Do you think the parents who lost their children in the tornado in Georgia were greater sinners than we are? How about the folks who lost their homes and their lives in hurricane Katrina? Were they greater sinners than you and me? Certainly not. Jesus teaches us today that these misfortunes should not lead us to reflect on other people’s sins, but on the state of our own souls, and on our own need for repentance.
This is what Lent is about, is it not? It’s a time to get back to basics, to turn ourselves back to God and to let go of what gets in the way between us and God. The Scriptures offer us so many models of how we can do this, but we have one of the greatest in our first reading today: Moses approaching God in the burning bush.

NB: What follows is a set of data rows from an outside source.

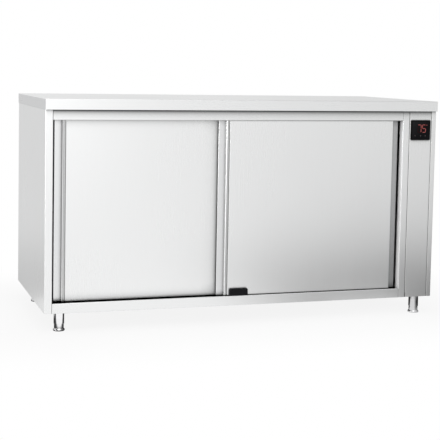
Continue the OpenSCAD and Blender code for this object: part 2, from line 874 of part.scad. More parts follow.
// Bundle in the duct, the leads that leave it, and the controller's loom in its saddles
module wires() {
    x = panel_left + 15;
    z = duct_z + duct_side / 2;
    loom_y = duct_y0 - 70;
    loom_x = panel_left + 6;
    loom_top = glass_z0 + 19;
    element_z = fan_z - element_r * cos(lead_angle);
    color(white_plastic) {
        wire([[x, duct_y0 + 4, z], [x, duct_y0 + duct_slots * duct_slot_pitch, z]], 6);
        for (way = [0 : terminal_ways - 1])
            wire([[panel_left + 18, duct_slot_y(way), terminal_top - 3], [panel_left + 18, duct_slot_y(way), z]]);
        for (end = [0, 1]) {
            lead([panel_left + 29, thermostat[0] + (2 * end - 1) * tab_y, thermostat[1] - 0.5], 1 + 2 * end);
            lead([panel_left + 22, fan_y + (2 * end - 1) * element_r * sin(lead_angle), element_z - 2], 5 + 4 * end);
        }
        for (way = [0 : 3])
            lead([panel_left + 20, contactor_at[0] + contactor_way(way), contactor_at[1]], 13 + way);
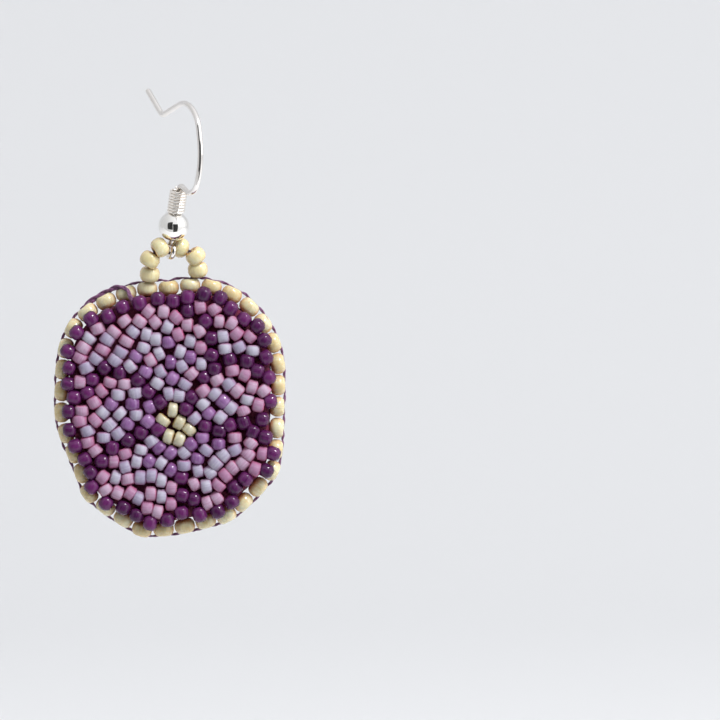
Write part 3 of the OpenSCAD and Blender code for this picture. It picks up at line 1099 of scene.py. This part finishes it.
# %% [markdown]
# One small soft light, high and to the right, gives the glints. A wide one further round lights the
# right side, and a pale world that is brighter to the right fills in the rest.

# %% Lights
def soft_light(name, from_middle, size_m, power):
    data = bpy.data.lights.new(name, "AREA")
    data.size = size_m
    data.energy = power
    light = bpy.data.objects.new(name, data)
    light.location = patch_middle + from_middle
    light.rotation_euler = (-from_middle).to_track_quat("-Z", "Y").to_euler()
    bpy.context.scene.collection.objects.link(light)


soft_light("window", Vector((0.26, -0.24, 0.4)), 0.12, 2.4)
soft_light("side", Vector((0.65, -0.3, 0.3)), 0.7, 1.6)
bright_side = (0.86, -0.25, 0.44)
world = bpy.data.worlds.new("studio")
world.use_nodes = True
sky = world.node_tree
sky_shader = sky.nodes["Background"]
heading_in = add_node(sky, "ShaderNodeTexCoord").outputs["Generated"]
towards = add_node(sky, "ShaderNodeVectorMath", {0: heading_in, 1: bright_side}, operation="DOT_PRODUCT")
bright = smooth_step(sky, towards.outputs["Value"], -0.7, 1.0, 0.68, 1.05)
sky_shader.inputs["Color"].default_value = (0.97, 0.98, 1.0, 1)
sky.links.new(bright, sky_shader.inputs["Strength"])
bpy.context.scene.world = world
bpy.context.scene.view_settings.view_transform = "Standard"
print("two lights and a pale world")

# %% [markdown]
# Silver shows what stands in front of it. The camera's side of the room is dark, so two cards covered
# with dark cloth stand behind the camera. They give the ball its dark heart and the wire its dark line.

# %% Dark cards behind the camera
card_y = camera.location.y - 0.2
card_cloth = matted_fibres("dark card", "121010", "080606")
card_rows = [("card_left", -0.67, -0.06, -0.33, 0.4), ("card_right", -0.03, 0.45, -0.64, 0.18)]
for name, left, right, low_z, high_z in card_rows:
    card_mesh = bpy.data.meshes.new(name)
    outline = [(left, low_z), (right, low_z), (right, high_z), (left, high_z)]
    card_mesh.from_pydata([(x, card_y, z) for x, z in outline], [], [(0, 1, 2, 3)])
    card_mesh.materials.append(card_cloth)
    card = bpy.data.objects.new(name, card_mesh)
    bpy.context.scene.collection.objects.link(card)
    card.visible_camera = False
print("two dark cards at y", round(card_y, 3))
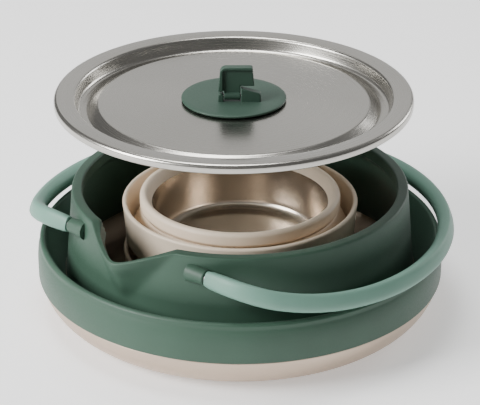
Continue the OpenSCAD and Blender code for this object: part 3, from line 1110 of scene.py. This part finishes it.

And what does God say when Moses begins to come near? “Remove the sandals from your feet, for the place where you stand is holy ground.” What’s that all about? Sandals are great, but they are made of leather, and leather is dead skin. And nothing having anything to do with death can come near to the living God. And it’s the same with us: in order to approach God, or, better, to allow God to approach us, we have to take off everything that has do with death—that is, the sins by which we bring suffering and difficulty into the world.
This is our choice in life: to approach the Lord or to remain in the selfishness of sin. Moses was amazed at the bush that was on fire, but was not consumed. The fire of God, the Holy Spirit, does not consume, does not destroy. But when we burn with the grumpiness and anxiety of sin—that’s the fire that consumes us. The burning of sin hurts and consumes us, leaving us burnt and dulled in our feeling and perception. But the fire of God does not consume, but rather affirms us, makes us more into the people we are meant to be. And when we see someone truly on fire with the love of God, their true humanity shining through so brilliantly, we are like Moses who was amazed to see the bush burning without being consumed.
So that’s our choice: to burn and be consumed in sin, or to glow safely in the fire of the love of God.
And this choice has some urgency to it, as Jesus teaches us today in the parable of the fig tree. The owner of the vineyard, who is God, of course, comes to look for his figs. Finding none, he tells the gardener to cut down the tree. The gardener promises that, although the tree has been fruitless up to now, he will take better care of it, and it will bear fruit in the following year.
When I was staying at our novitiate in Honduras, the novice master gave each of the novice friars a little patch of ground to cultivate. He said to them, “I need to see that you can care for a living thing. And I can’t see your soul, but I can see this little garden.” How beautiful, right?
This is one way we can hear Jesus in his parable today. We are the gardeners, each of us taking care of the fig tree of our own soul. God is owner of the vineyard and comes to see if our hearts have borne any good fruit, if they have blossomed with love and gentleness and faith.
But God is no absentee landlord! God is right there working in the garden with us. God provides everything we need to grow and flourish. The warmth of God’s love is like the sun that strengthens. Like the Israelites in the desert we receive the life-giving water that flows from the rock—and as Paul says, the rock was Christ!
In this Eucharist, blood and water flow over us from the side of Christ to nourish and fertilize the little garden of our souls. The bread of life gives us the strength to continue to prune and cultivate ourselves, so that, when we finally come face to face with God, we may be found flourishing with all the fruits of love and faith.
Each week we come closer to the great feast of the Resurrection of the Lord. Let us receive today the bread of life and the life-giving water from the Rock, and allow God to cultivate our hearts, so that, when we come to renewal of our baptism this Easter, we are found with loving and peaceful hearts, blossoming out with joy.